- **DATA BLOCK**:
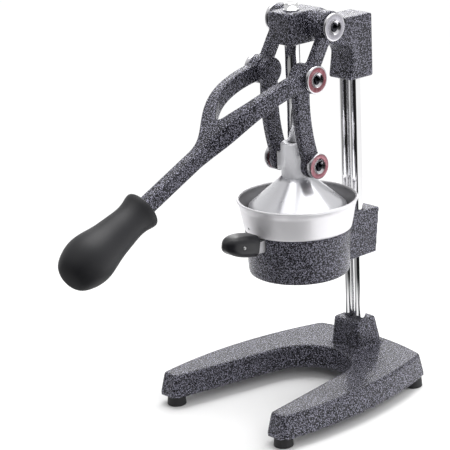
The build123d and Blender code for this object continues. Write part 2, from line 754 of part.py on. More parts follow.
# ---------------------------------------------------------------- lever
with BuildLine(mode=Mode.PRIVATE):
    arm_line = Spline(elbow, *arm_points, shaft_start, tangents=[(-1, -0.08), (-cos(slope), -sin(slope))])
above = beside_curve(arm_line, -arm_height / 2, -shaft_height / 2)
below = beside_curve(arm_line, arm_height / 2, shaft_height / 2)
across = Vector(sin(slope), -cos(slope)) * (shaft_height / 2)
with BuildPart() as lever_yoke:
    # band seen from the side
    with BuildSketch(side.offset(-yoke_half_width - 1)):
        with BuildLine():
            upper = Spline(*above)
            Line(upper @ 1, Vector(*grip_start) - across)
            Line(Vector(*grip_start) - across, Vector(*grip_start) + across)
            lower = Spline(*below)
            Line(Vector(*grip_start) + across, lower @ 1)
            Line(upper @ 0, lower @ 0)
        make_face()
    extrude(amount=2 * yoke_half_width + 2)
    # outline and window seen from above
    with BuildSketch(floor):
        with BuildLine():
            outside = Spline((yoke_half_width, 2), *yoke_outside, (shaft_width / 2, shaft_start[0] - 5),
                             tangents=[(0, -1), (0, -1)])
            Line(outside @ 1, (shaft_width / 2, grip_start_y - 5))
            Line((shaft_width / 2, grip_start_y - 5), (0, grip_start_y - 5))
            inside = Spline((yoke_window_half, 2), *yoke_inside, (0, yoke_crotch_y),
                            tangents=[(0, -1), (-1, 0)])
            Line(outside @ 0, inside @ 0)
            mirror(about=Plane.YZ)
        make_face()
    extrude(amount=shoulder_z, mode=Mode.INTERSECT)
    fillet(lever_yoke.edges(), yoke_round)
    # bars up to the shoulder, with an eye at one end and a boss at the other
    for _, hand in hands:
        with BuildSketch(side.offset(hand * crank_inner)):
            with Locations(((shoulder_y + elbow_y) / 2, (shoulder_z + elbow_z) / 2)):
                Rectangle(hypot(shoulder_y - elbow_y, shoulder_z - elbow_z), crank_width,
                          rotation=degrees(atan2(shoulder_z - elbow_z, shoulder_y - elbow_y)))
        extrude(amount=hand * (eye_outer - crank_inner))
        with BuildSketch(side.offset(hand * eye_inner)):
            with Locations(shoulder):
                Circle(eye_d / 2)
        extrude(amount=hand * eye_thickness)
        with BuildSketch(side.offset(hand * elbow_boss_inner)):
            with Locations(elbow):
                Circle(elbow_boss_d / 2)
        extrude(amount=hand * elbow_boss_length)
        with BuildSketch(side):
            with Locations(shoulder):
                Circle(shoulder_shank_d / 2 + running + lever_bush_wall)
            with Locations(elbow):
                Circle(elbow_shank_d / 2 + slip)
        extrude(amount=hand * (yoke_half_width + 10), mode=Mode.SUBTRACT)
    # round core for the grip
    with BuildSketch(grip_frame):
        Circle(grip_core_d / 2)
    extrude(amount=grip_core_length)
save(lever_yoke, "lever_yoke")

for hand_name, hand in hands:
    with BuildPart() as lever_bush:
        with BuildSketch(side.offset(hand * eye_inner)):
            with Locations(shoulder):
                Circle(shoulder_shank_d / 2 + running + lever_bush_wall)
                Circle(shoulder_shank_d / 2 + running, mode=Mode.SUBTRACT)
        extrude(amount=hand * eye_thickness)
    save(lever_bush, f"lever_bush_{hand_name}")

with BuildPart() as lever_grip:
    with BuildSketch(grip_side):
        with BuildLine():
            lip = Line((0, 0), (0, lip_radius - 1.5))
            corner = ThreePointArc(lip @ 1, (0.44, lip_radius - 0.44), (1.5, lip_radius))
            swell = Spline(corner @ 1, *grip_points, (grip_length, 0), tangents=[(1, 0), (0, -1)])
            Line(swell @ 1, (0, 0))
        make_face()
    revolve(axis=Axis(grip_frame.origin, grip_frame.z_dir))
    with BuildSketch(grip_frame):
        Circle(grip_core_d / 2 + slip)
    extrude(amount=grip_core_length + 1, mode=Mode.SUBTRACT)
save(lever_grip, "lever_grip")

# ---------------------------------------------------------------- links between the lever and the plunger
with BuildLine(mode=Mode.PRIVATE):
    half_way = ((elbow_y + hip[0]) / 2, (elbow_z + hip_z) / 2)
    reach = hypot(elbow_y, elbow_z - hip_z)
    link_line = ThreePointArc(elbow, (half_way[0] - link_bow * (elbow_z - hip_z) / reach,
                                      half_way[1] + link_bow * elbow_y / reach), hip)
for hand_name, hand in hands:
    with BuildPart() as link:
        with BuildSketch(side.offset(hand * link_inner)) as link_face:
            with BuildLine():
                front = ThreePointArc(*beside_curve(link_line, link_width / 2, link_width / 2, 2))
                back = ThreePointArc(*beside_curve(link_line, -link_width / 2, -link_width / 2, 2))
                Line(front @ 0, back @ 0)
                Line(front @ 1, back @ 1)
            make_face()
            with Locations(elbow):
                Circle(link_top_d / 2)
            with Locations(hip):
                Circle(link_bottom_d / 2)
            fillet(link_face.vertices(), link_neck)
        extrude(amount=hand * link_thickness)
        fillet(link.faces().filter_by(Axis.X).edges(), link_round)
        with BuildSketch(side):
            with Locations(hip):
                Circle(hip_shank_d / 2 + running)
        extrude(amount=hand * 2 * link_outer, mode=Mode.SUBTRACT)
    save(link, f"link_{hand_name}")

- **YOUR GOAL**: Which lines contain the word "from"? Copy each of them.

- **ANSWER TO THE EXERCISE**:
The build123d and Blender code for this object continues. Write part 2, from line 754 of part.py on. More parts follow.
    # band seen from the side
    # outline and window seen from above